Adding another layer of complexity, consider that the stereotypical Apostate behavior - dismantling old things to jury-rig new ones, scrabbling with their neighbors over resources, repurposing & recycling to create living space or arable land or other necessities where none exists, constricting their worldview to let them focus on their monkeysphere or their spiritual beliefs over all other things - are perfectly normal for Second Age Creation. If a bunch of Apostates ended up in the Scavenger Lands, they'd fit right in; it'd be the Octet guys who'd come across as unsettling and weird to the people of the Age of Sorrows.
So yeah, the Octet could totally use "Apostasy" as just a blanket term for "person we think is wasting resources we could use better, a filthy squatter obstructing our maintenance work, and/or disrespecting the Great Maker", so that actual use of the Void (let alone dangerous, irresponsible, or otherwise assholish use of the Void) is less important for determining who's a heretic and who isn't in actual practice than whether or not the Octet says you're one of the "bad guys".

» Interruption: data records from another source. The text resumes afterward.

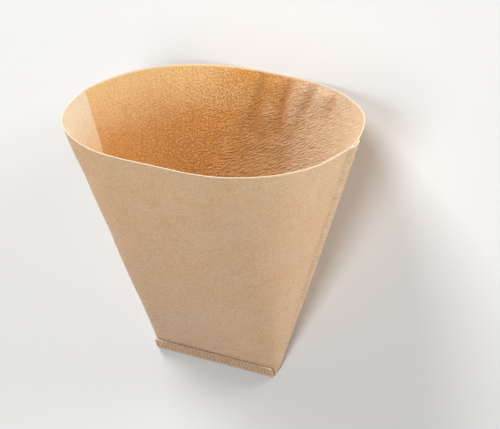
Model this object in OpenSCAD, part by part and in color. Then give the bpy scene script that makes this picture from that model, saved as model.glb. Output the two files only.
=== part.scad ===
// A cone-shaped paper coffee filter, opened and lying on its back wall.
// It is one sheet, folded over at the left crease. A crimped band closes it along the right crease
// and another along the bottom. Each band is folded flat against the outside of the bag.
// The shape is worked out with the bag upright: X runs from crease to crease, Y from front to back.

/* [Mouth] */
// Length of the open mouth, from crease to crease
mouth_l = 114.8; // [90:0.2:140]
// Depth of the open mouth, from the front edge to the back edge
mouth_d = 98.8; // [60:0.2:120]
// Fullness of the back edge's curve, where 2 is an ellipse
back_fullness = 2.2; // [2:0.1:2.6]
// Fullness of the front edge's curve, where 2 is an ellipse
front_fullness = 2.4; // [2:0.1:2.8]
// Straight stretch in the middle of both edges
straight_l = 8; // [4:1:16]
// How far a crease stands out of the mouth's round
crease_peak = 1.2; // [0.2:0.1:3]
// Length of edge over which that peak rounds off
crease_run = 8; // [4:0.5:14]

/* [Bag] */
// Height of the open bag, from the bottom seam to the mouth
bag_h = 105; // [70:1:150]
// Length of the bottom seam
seam_l = 52; // [36:1:70]
// Stretch of the seam at each corner where the walls begin to turn
corner_run = 2.5; // [1:0.5:5]
// Thickness of the paper
paper_t = 0.25; // [0.15:0.05:0.4]

/* [Flutes] */
// Depth of the four soft flutes below the back edge, from crest to hollow
flute_depth = 1.5; // [0:0.1:2]
// Distance between two flutes along the mouth
flute_pitch = 11.8; // [9:0.2:13]
// First flute, counted from the middle of the back edge towards the right crease
flute_first = -4.7; // [-8:0.1:4]
// How far the flutes near the middle reach down from the mouth
flute_long = 26; // [16:1:40]
// How far the flutes near the right crease reach down from the mouth
flute_short = 15; // [12:1:30]

/* [Crimped bands] */
// Width of both bands
band_w = 6; // [4:0.5:9]
// Distance between two crimps
crimp_pitch = 1.6; // [1.4:0.1:3]
// Height of a crimp, from crest to hollow
crimp_h = 0.3; // [0.1:0.05:0.5]
// Plain strip between a fold and the first crimp
plain_w = 0.8; // [0.4:0.1:1.5]
// Clear space between the crimps and the wall behind them
band_gap = 0.15; // [0.05:0.05:0.5]
// Height above the bottom at which the side band reaches its full width
taper_h = 16; // [14:1:30]

/* [Hidden] */

paper_tan = [0.85, 0.68, 0.46];

half_l = mouth_l / 2;
half_d = mouth_d / 2;
half_seam = seam_l / 2;
half_straight = straight_l / 2;

// A wall leans out from upright by this angle, and the filter lies down by the rest of a right angle
lean = atan2(half_d, bag_h);
lie_down = 90 - lean;
wall_l = norm([half_d, bag_h]);
crease_l = norm([half_l - half_seam, bag_h]);

// Both bands turn round a fold of this inner radius and are two papers thick
fold_r = (band_gap + crimp_h) / 2;
band_t = 2 * paper_t;
fold_outer_r = fold_r + band_t;

// Numbers of facets
right_n = 40;     // across a wall, from the right crease to the straight middle
left_n = 26;      // across a wall, from the left crease to the straight middle
straight_n = 4;   // across the straight middle
wall_n = right_n + straight_n + left_n;
loop_n = 2 * wall_n;
low_n = 4;        // up a wall below the flutes
flute_n = 6;      // up a wall along the flutes
rise_n = low_n + flute_n;
fold_n = 5;       // round the bottom fold
chord_n = 24;     // steps of the table that measures along the edge
side_n = 2 * round(crease_l / crimp_pitch);
bottom_n = 2 * round(seam_l / crimp_pitch);

function mix(a, b, share) = a + (b - a) * share;
function clamp01(value) = min(1, max(0, value));
function smooth(share) = let (s = clamp01(share)) s * s * (3 - 2 * s);
function unit(vector) = vector / norm(vector);

// Every place on a wall has four coordinates:
// side is 1 on the back wall and -1 on the front wall,
// end is 1 at the right crease and -1 at the left one, and passes through 0 along the straight middle,
// turn runs from 0 at the crease to 1 where the straight middle starts,
// rise runs from 0 at the bottom seam to 1 at the mouth.

function out_of_wall(side) = [0, side * cos(lean), -sin(lean)];
function up_the_wall(side) = [0, side * sin(lean), cos(lean)];

// The back wall starts at the origin, and the front wall where the inside of the bottom fold ends
fold_centre = -fold_outer_r * out_of_wall(1);
back_foot = [0, 0, 0];
front_foot = fold_centre - fold_r * out_of_wall(-1);

function foot(side, end, turn) =
    let (own = side > 0 ? back_foot : front_foot,
         between = (back_foot + front_foot) / 2,
         along = end * (half_seam - corner_run * turn))
    mix(between, own, smooth(turn)) + [along, 0, 0];

function mouth(side, end, turn) =
    let (power = 2 / (side > 0 ? back_fullness : front_fullness),
         deep = half_d * pow(sin(90 * turn), power),
         peak = crease_peak * (exp(-deep / crease_run) - exp(-half_d / crease_run)),
         round_l = half_l - half_straight - crease_peak,
         long = half_straight + round_l * pow(cos(90 * turn), power) + peak)
    [end * long, side * deep, bag_h];

// Direction that points straight out of the wall's outer face
function outward(side, end, turn) =
    let (step = 0.004,
         way = turn > 0.999 ? [-sign(end == 0 ? 1 : end), 0, 0]
             : mouth(side, sign(end), min(1, turn + step)) - mouth(side, sign(end), max(0, turn - step)),
         up = mouth(side, end, turn) - foot(side, end, turn))
    side * (end < 0 ? -1 : 1) * unit(cross(way, up));

// Soft flutes are pressed into the back wall. They start just below the mouth's smooth edge.
// The hollows keep to the wall's round, and the crests beside them stand inwards.
flutes_n = 4;
first_slant = -1.2;   // flutes that the first one moves sideways on its way from mouth to seam
slant = 2.6;          // the same for the others, which lean the other way
hollow_power = 1.6;   // above 1 the hollows are narrower than the crests
side_fade = 0.7;      // how far the crests reach beyond the first and the last hollow, in flutes
rim_fade = 5;         // length below the mouth over which the flutes begin
end_fade = 10;        // length over which they run out

// How strongly the wall is fluted, where across is 0 at the first flute and 1 at the next
function fluted(across, rise) =
    let (down = (1 - rise) * wall_l, reach = mix(flute_long, flute_short, smooth(across - 1)))
    smooth(across + side_fade) * smooth(flutes_n - 1 + side_fade - across)
    * smooth(down / rim_fade) * smooth((reach - down) / end_fade);
function flute(side, end, turn, rise) =
    side < 0 ? 0
    : let (across = (mouth(side, end, turn)[0] - flute_first) / flute_pitch,
           turns = across + (1 - rise) * mix(first_slant, slant, smooth(across)),
           hollow = pow((1 + cos(360 * turns)) / 2, hollow_power))
      -flute_depth * (1 - hollow) * fluted(across, rise);

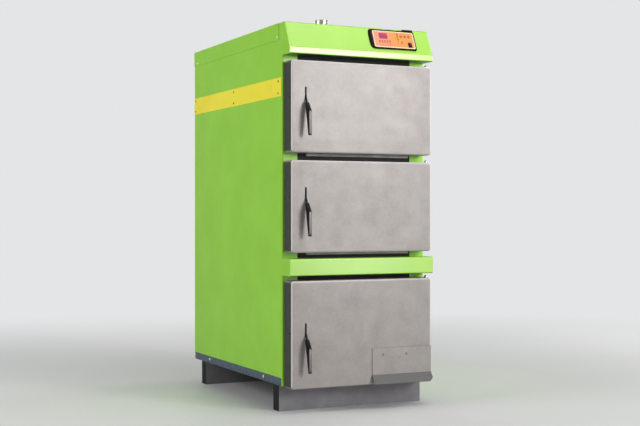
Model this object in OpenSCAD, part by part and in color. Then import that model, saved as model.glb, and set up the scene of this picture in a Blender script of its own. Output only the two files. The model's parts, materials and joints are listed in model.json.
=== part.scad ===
/* [Casing] */
// Width over the side panels
case_w = 600; // [560:1:680]
// Depth from the front sheet to the rear sheet
case_d = 951; // [860:1:1100]
// Thickness of the green casing sheet
sheet_t = 1.5; // [1:0.1:2.5]
// Width of the flange that each side panel folds in at the front
flange_w = 62; // [56:1:70]
// Outer radius of a folded panel edge
fold_r = 5; // [3:0.5:8]
// Height of the flap that hangs from the top cover at each side
flap_h = 62; // [40:1:90]
// Distance from the front sheet to the front end of that flap
flap_set = 28; // [15:1:60]
// Height of the zinc-plated strip left bare under each side panel
strip_h = 30; // [20:1:40]
// Height of the yellow band
band_h = 70; // [40:1:90]
// Distance from the top cover down to the yellow band
band_drop = 202; // [150:1:260]
// Thickness of the yellow band
band_t = 1; // [0.6:0.1:2]

/* [Hood and bar] */
// Reach of the hood in front of the front sheet
hood_reach = 68.7; // [64:0.1:74]
// Reach of the upper edge of the hood's slope
hood_top_reach = 24.5; // [15:0.5:40]
// Height of the slope
slope_h = 98; // [90:1:120]
// Height of the upright lip under the slope
lip_h = 24; // [15:1:40]
// Height of the bar between the middle and the lower door
bar_h = 63.5; // [40:0.5:90]
// Reach of the bar
bar_reach = 72.7; // [66:0.1:80]

/* [Doors] */
// Height of the upper door
door_up_h = 338; // [320:1:400]
// Height of the middle door
door_mid_h = 339; // [320:1:400]
// Height of the lower door
door_low_h = 395; // [370:1:450]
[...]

Which is where I blend in the idea of Voidtech as phone phreaking or other outdated tech from your post, as a particularly common form of "apostasy" that most people who live outside of mainstream Autochthonian society have to make use of if they want any sort of security or comfort in their lives. It's not harmful, and it's not really connected to "proper Voidtech" in any metaphysical way, but it's been lumped in with it because the conditions that push people to use outdated tech often also push people to start doing things to the Great Maker's insides that the Octet would rather they didn't.